● Exercise aim: Below are the records; copy each line in them that holds the word "from".

● Listing:

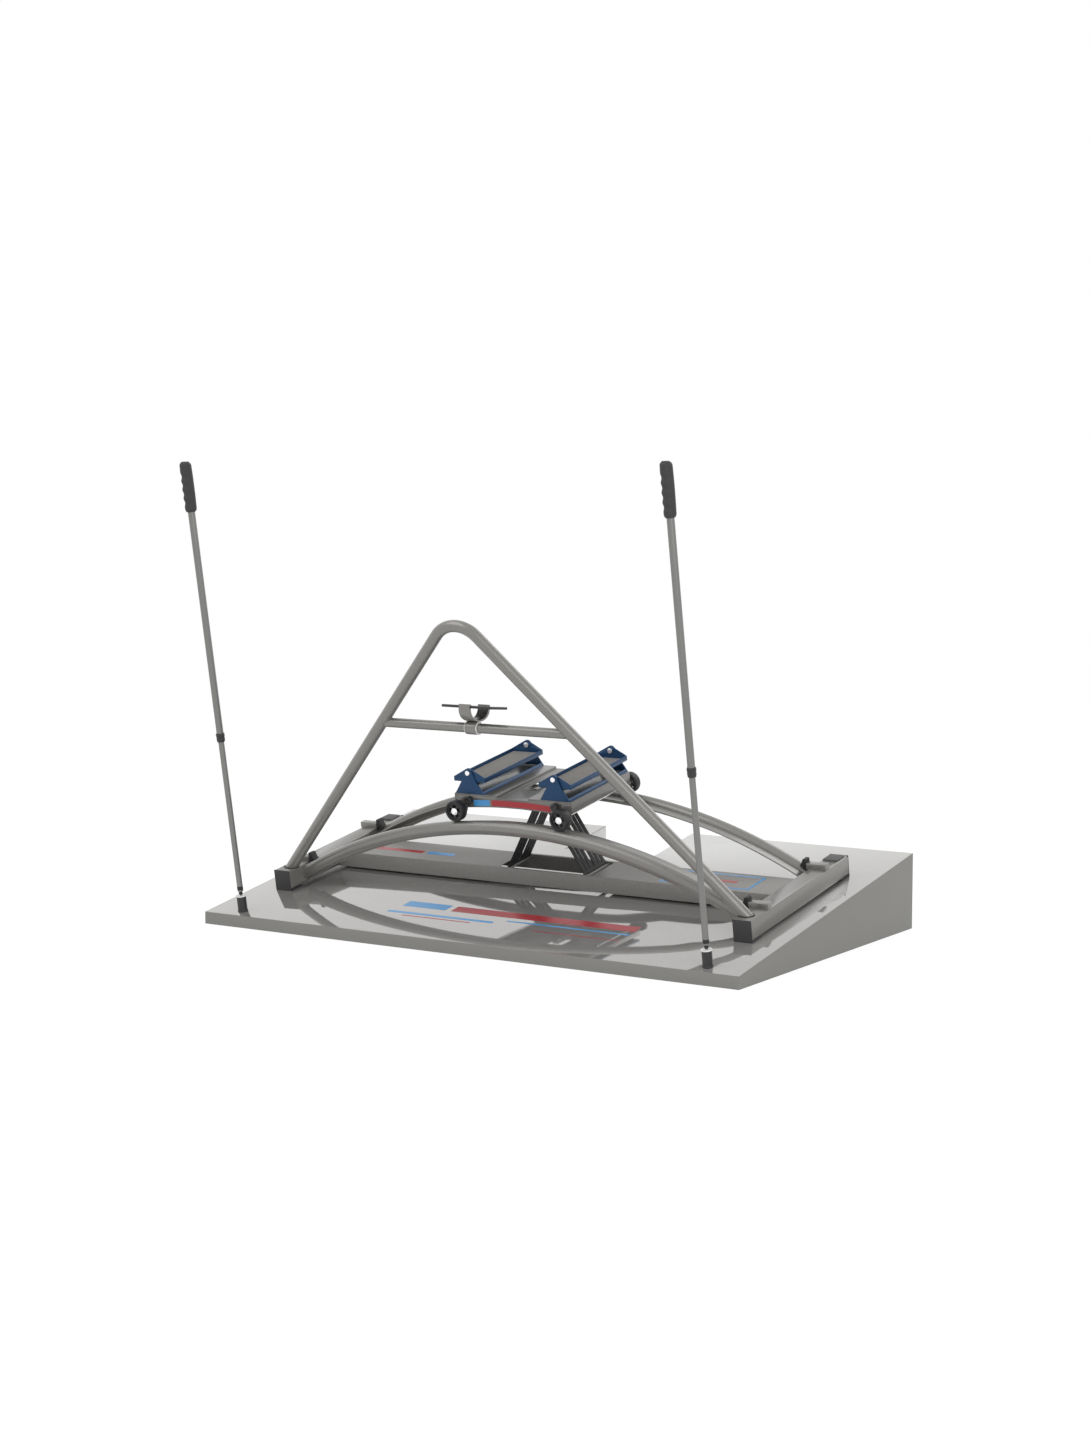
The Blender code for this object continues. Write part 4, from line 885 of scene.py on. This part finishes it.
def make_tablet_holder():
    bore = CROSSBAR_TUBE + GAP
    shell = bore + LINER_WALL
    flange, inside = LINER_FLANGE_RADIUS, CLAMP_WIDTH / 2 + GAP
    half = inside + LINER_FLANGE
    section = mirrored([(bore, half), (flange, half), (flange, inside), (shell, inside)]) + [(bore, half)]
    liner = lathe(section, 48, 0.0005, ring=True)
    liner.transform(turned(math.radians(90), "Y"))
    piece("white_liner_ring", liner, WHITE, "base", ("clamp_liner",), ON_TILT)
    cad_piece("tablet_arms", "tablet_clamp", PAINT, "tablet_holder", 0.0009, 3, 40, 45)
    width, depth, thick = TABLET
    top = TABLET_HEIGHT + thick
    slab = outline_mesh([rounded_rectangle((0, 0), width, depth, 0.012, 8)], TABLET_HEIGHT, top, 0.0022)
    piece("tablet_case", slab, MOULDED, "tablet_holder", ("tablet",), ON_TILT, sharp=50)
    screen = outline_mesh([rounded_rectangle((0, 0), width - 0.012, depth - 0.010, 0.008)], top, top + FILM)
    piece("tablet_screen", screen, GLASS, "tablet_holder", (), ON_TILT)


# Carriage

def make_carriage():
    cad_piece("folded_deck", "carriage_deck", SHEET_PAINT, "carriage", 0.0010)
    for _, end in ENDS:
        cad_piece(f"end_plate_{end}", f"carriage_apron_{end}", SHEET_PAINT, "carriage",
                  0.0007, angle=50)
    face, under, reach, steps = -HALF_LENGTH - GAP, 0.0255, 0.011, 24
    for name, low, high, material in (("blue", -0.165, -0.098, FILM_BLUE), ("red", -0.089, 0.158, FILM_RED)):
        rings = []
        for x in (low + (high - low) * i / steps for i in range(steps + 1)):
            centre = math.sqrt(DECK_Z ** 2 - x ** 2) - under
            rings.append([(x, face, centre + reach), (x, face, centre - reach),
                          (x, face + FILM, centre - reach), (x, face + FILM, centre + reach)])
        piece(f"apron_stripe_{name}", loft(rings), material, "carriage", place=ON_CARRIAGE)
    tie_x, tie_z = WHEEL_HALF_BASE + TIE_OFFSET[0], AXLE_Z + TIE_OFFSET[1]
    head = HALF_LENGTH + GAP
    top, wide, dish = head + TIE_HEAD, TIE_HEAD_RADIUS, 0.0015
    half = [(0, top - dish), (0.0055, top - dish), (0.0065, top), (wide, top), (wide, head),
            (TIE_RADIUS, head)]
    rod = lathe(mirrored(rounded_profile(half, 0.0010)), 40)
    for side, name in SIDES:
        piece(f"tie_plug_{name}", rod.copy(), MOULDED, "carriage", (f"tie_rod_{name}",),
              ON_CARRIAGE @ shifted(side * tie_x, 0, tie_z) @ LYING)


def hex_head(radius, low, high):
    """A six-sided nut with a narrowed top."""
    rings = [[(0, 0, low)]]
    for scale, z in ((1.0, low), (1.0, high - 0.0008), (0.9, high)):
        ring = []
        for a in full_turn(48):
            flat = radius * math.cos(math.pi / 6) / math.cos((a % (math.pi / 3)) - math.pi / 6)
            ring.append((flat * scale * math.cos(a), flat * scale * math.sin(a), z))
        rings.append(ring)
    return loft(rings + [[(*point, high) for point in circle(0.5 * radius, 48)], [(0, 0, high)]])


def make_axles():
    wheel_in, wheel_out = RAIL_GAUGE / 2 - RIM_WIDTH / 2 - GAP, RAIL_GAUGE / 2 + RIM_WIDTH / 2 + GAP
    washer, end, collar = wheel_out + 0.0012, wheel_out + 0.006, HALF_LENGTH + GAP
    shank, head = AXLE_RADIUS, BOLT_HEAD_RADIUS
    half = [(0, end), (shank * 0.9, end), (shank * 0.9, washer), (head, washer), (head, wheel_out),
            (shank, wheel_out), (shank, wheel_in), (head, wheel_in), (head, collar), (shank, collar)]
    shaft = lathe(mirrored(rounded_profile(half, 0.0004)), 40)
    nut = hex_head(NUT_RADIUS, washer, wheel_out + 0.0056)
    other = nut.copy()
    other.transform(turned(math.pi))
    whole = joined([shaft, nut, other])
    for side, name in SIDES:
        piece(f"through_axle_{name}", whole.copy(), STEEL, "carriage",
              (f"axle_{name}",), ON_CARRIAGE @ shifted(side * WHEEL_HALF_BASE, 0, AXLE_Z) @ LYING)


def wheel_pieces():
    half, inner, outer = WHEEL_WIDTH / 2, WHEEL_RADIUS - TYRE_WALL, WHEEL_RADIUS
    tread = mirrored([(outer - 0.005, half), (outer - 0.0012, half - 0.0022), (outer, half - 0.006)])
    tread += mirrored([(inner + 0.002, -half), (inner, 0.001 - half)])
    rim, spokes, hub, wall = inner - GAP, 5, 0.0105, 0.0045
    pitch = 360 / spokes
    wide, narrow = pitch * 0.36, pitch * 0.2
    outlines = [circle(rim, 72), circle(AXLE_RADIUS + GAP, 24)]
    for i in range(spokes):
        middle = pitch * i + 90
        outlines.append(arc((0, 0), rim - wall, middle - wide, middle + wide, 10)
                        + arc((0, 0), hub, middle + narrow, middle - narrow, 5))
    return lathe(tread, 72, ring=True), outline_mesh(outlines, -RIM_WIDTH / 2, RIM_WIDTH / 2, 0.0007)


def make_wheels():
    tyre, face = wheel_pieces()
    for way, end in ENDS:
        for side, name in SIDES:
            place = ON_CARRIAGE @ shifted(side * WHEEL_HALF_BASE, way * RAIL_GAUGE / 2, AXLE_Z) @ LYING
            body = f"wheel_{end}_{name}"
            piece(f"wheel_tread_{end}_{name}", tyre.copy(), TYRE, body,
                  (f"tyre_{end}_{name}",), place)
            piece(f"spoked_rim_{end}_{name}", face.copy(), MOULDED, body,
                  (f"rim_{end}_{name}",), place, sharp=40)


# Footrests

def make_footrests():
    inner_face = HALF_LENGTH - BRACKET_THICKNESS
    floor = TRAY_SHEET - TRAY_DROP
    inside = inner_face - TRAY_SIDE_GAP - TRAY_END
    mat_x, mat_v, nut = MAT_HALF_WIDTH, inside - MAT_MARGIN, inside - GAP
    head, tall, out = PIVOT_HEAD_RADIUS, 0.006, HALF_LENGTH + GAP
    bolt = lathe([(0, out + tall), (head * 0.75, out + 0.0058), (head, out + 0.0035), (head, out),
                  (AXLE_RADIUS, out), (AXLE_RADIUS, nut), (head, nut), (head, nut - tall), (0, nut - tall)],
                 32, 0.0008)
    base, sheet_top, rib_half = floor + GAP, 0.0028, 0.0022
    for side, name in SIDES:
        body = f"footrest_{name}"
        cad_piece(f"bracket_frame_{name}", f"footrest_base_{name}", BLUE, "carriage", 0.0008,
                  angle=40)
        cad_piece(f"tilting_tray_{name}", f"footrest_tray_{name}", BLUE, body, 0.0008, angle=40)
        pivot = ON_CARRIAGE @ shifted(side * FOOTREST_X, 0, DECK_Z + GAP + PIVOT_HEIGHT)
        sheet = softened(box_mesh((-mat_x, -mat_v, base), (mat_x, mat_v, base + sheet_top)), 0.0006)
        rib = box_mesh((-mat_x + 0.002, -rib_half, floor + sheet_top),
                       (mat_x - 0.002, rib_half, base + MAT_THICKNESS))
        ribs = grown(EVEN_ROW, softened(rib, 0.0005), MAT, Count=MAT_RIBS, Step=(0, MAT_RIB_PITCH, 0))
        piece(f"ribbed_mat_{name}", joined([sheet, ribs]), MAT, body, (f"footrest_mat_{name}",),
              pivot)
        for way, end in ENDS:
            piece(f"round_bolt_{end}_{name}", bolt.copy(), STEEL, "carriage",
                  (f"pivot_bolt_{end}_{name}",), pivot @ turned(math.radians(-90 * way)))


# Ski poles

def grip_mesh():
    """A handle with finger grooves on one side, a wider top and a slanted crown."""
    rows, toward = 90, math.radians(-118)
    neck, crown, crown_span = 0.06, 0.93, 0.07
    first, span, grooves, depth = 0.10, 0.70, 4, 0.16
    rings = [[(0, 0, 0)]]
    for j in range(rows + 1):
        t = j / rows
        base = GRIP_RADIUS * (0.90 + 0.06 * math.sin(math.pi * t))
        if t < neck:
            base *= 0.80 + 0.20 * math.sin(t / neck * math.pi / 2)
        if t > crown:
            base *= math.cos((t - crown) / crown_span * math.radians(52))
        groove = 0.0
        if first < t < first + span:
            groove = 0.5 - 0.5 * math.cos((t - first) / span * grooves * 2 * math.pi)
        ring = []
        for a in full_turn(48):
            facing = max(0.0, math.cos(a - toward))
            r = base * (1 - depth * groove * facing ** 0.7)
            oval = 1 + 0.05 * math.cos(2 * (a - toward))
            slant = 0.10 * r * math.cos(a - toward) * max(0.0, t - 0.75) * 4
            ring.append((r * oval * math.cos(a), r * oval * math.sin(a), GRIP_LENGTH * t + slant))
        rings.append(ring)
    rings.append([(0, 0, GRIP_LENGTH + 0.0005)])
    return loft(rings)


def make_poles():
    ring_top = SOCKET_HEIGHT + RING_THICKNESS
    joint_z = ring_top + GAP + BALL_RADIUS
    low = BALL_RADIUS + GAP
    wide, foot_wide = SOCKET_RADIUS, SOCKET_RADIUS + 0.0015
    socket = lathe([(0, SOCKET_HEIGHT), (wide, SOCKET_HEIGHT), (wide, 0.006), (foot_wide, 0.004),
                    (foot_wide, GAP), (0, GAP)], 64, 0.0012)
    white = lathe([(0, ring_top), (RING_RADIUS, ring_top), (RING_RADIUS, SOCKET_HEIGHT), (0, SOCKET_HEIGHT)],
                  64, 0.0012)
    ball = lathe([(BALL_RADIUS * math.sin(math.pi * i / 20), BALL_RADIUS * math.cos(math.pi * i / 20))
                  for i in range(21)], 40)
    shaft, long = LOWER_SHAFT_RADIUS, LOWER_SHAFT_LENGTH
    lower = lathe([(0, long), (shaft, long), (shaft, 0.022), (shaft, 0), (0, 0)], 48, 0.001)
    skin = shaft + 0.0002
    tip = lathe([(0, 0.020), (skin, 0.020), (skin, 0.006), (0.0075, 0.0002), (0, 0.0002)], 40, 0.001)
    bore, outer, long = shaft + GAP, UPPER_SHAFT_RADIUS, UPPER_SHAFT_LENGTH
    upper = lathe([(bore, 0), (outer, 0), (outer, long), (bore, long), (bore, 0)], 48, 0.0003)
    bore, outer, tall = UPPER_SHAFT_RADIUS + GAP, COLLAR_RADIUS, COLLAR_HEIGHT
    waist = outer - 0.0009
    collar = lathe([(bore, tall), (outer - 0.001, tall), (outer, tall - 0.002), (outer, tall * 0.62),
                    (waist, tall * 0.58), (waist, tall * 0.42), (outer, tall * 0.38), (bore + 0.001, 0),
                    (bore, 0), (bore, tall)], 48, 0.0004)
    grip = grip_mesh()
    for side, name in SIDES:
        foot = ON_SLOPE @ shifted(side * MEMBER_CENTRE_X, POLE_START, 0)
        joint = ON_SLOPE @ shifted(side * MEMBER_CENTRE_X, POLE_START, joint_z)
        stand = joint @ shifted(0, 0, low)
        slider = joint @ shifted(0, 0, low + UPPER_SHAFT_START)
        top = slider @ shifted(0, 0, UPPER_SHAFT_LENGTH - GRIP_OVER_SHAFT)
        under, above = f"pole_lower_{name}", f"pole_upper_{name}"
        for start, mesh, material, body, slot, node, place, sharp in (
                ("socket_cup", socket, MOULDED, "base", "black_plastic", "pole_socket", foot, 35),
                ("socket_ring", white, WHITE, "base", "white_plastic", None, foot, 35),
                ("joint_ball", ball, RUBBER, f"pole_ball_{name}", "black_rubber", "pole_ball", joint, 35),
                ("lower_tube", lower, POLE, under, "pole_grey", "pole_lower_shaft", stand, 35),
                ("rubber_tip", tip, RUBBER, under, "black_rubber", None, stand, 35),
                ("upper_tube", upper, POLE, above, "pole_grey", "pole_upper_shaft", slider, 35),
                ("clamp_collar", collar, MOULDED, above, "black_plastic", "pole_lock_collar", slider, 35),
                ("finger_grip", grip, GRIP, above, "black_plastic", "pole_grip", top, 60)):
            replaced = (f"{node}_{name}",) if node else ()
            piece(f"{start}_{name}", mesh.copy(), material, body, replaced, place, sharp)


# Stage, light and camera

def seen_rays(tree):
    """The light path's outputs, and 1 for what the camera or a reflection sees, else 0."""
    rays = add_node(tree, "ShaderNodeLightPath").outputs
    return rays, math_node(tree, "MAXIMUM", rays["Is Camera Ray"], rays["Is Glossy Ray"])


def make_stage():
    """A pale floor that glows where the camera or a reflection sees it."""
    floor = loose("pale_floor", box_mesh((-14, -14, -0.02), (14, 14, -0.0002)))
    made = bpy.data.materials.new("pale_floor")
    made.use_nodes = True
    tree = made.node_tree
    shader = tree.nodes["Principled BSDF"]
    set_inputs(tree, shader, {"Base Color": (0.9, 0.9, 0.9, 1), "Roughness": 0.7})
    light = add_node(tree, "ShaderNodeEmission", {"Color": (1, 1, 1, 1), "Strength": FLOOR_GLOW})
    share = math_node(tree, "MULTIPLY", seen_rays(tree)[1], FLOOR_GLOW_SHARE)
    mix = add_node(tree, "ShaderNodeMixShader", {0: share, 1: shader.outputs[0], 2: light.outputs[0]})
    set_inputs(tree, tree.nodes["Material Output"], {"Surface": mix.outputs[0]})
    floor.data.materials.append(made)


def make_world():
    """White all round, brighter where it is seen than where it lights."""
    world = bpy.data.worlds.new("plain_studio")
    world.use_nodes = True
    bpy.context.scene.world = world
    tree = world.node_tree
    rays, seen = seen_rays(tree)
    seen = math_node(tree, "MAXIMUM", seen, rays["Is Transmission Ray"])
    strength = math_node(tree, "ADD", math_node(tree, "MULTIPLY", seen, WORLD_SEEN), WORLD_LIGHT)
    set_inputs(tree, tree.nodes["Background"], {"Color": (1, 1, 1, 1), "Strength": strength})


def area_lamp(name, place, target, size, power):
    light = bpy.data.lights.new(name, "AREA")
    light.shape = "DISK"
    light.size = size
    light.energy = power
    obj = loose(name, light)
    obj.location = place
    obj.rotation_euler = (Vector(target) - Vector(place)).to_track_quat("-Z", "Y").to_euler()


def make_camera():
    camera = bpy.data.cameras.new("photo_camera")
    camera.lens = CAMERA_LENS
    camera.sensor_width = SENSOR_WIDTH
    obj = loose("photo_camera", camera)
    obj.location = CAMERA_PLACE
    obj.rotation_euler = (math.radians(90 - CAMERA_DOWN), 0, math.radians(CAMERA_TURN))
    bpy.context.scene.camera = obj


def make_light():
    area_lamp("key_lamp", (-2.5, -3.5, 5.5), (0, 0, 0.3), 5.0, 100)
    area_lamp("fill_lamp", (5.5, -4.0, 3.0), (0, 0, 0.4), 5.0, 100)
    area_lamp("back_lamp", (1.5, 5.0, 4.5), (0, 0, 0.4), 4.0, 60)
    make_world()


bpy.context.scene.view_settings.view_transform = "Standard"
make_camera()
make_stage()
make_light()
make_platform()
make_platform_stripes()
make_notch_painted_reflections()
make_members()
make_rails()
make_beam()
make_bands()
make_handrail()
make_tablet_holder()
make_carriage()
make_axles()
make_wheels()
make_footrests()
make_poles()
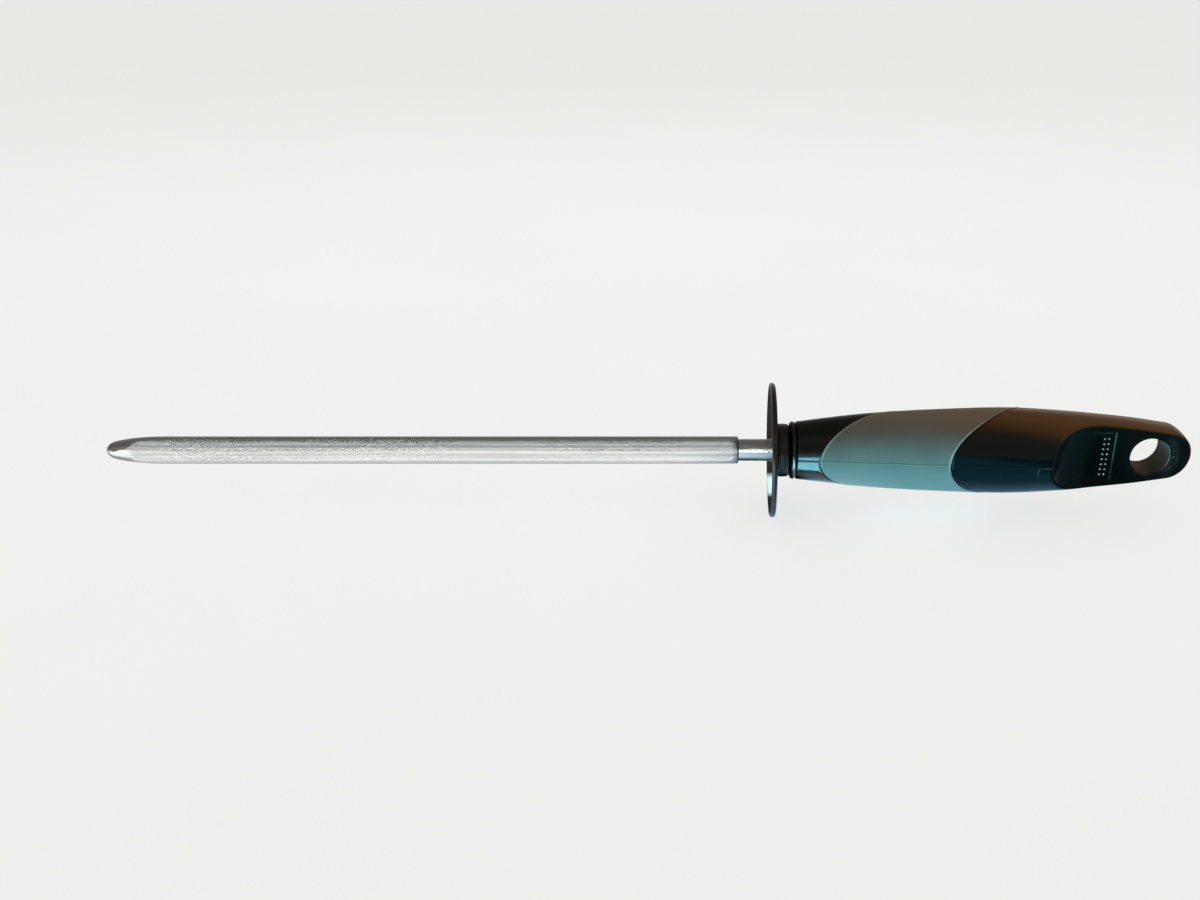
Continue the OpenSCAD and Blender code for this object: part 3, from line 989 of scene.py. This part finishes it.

● Response:
The Blender code for this object continues. Write part 4, from line 885 of scene.py on. This part finishes it.
Continue the OpenSCAD and Blender code for this object: part 3, from line 989 of scene.py. This part finishes it.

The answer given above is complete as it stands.